The turning point came in 2015, when the migrant crisis hit Greece, leading Europe to reinforce Frontex. 

"In early 2015, we were able to deploy around 300 to 350 border guards at any given moment. 

"Today, we're able to have 1,300 to 1,400 border guards deployed at once across several fields of operation," Leggeri says. 

In 2016, Europe established a rapid reaction pool of 1,500 border guards who can be deployed in five working days if necessary. At the same time Frontex is looking to work upstream to stop the migration influx before it reaches the Mediterranean. The agency recently opened an office in Niamey to reinforce its collaboration with authorities in Niger. 

Paradoxically the sea rescues encourage migration and benefit the smugglers who load up their rickety boats with more and more people while assuring the migrants that once they leave Libyan waters they will be taken care of. 

"There have never been as many boats patrolling the Mediterranean as in 2016... and unfortunately there have never been as many deaths, 4,000 deaths most probably according to the IOM," Leggeri says. 

He has a message for any country with potential migrants to Europe: the promised paradise is a lie. 

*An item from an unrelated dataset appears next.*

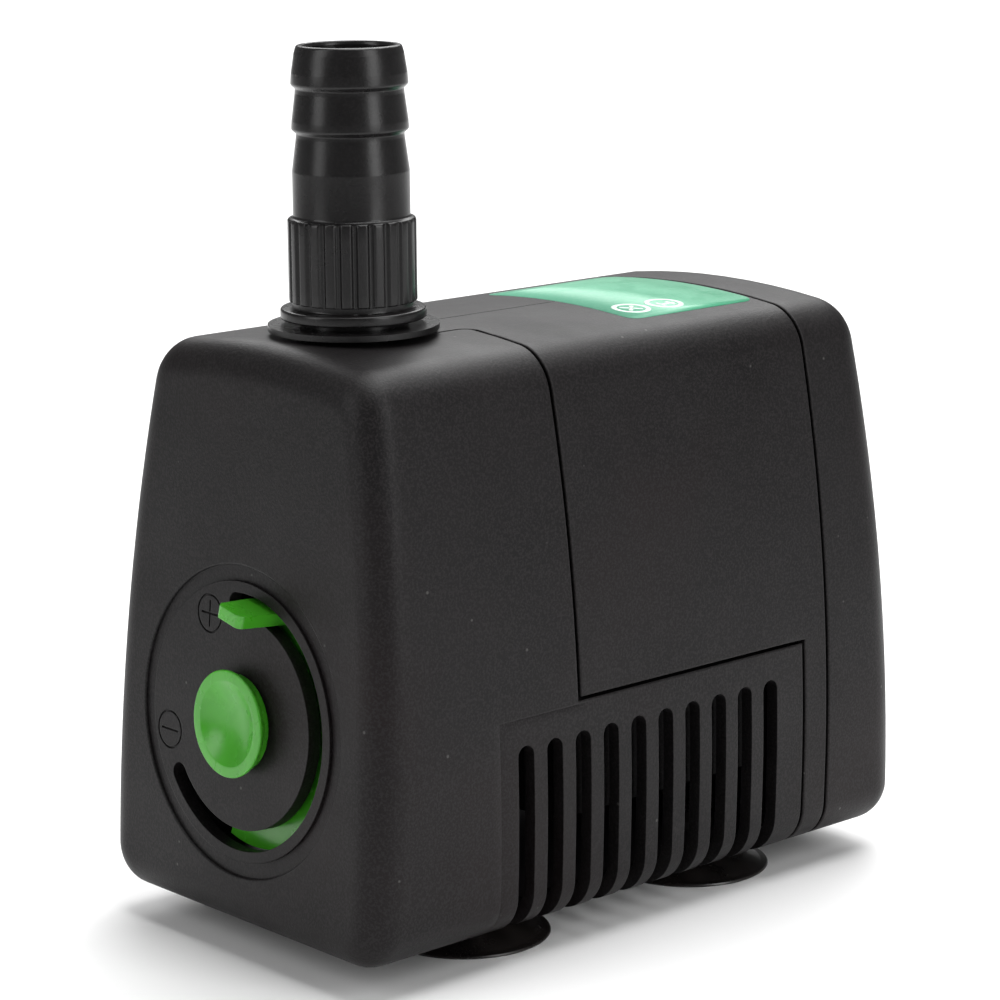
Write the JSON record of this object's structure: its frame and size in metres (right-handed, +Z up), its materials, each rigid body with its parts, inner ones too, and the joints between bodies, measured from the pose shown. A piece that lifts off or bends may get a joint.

"Either you die in the Mediterranean, or you arrive in Europe under extremely deplorable conditions. It's not the El Dorado that the smugglers describe," Leggeri says. 

"And on top of that the EU is reinforcing a return policy, a repatriation policy, so what risks happening is that the migrants lose their savings to pay the smugglers and at the end of their journey there's a plane that takes them back to their country of origin."


Even if the great crisis that hit the Greek islands appears to be over, migratory pressure at Europe's borders shows no signs of evaporating. 

Geopolitical instability, like the conflict in Syria or the chaos in Libya and Iraq, will continue to lead asylum seekers to Europe. Others will come because of poverty or for demographic reasons. 

As long as the countries of origin are unable to offer their residents a suitable quality of life and suitable prospects, "men and women will move, as they always have in human history," Leggeri says.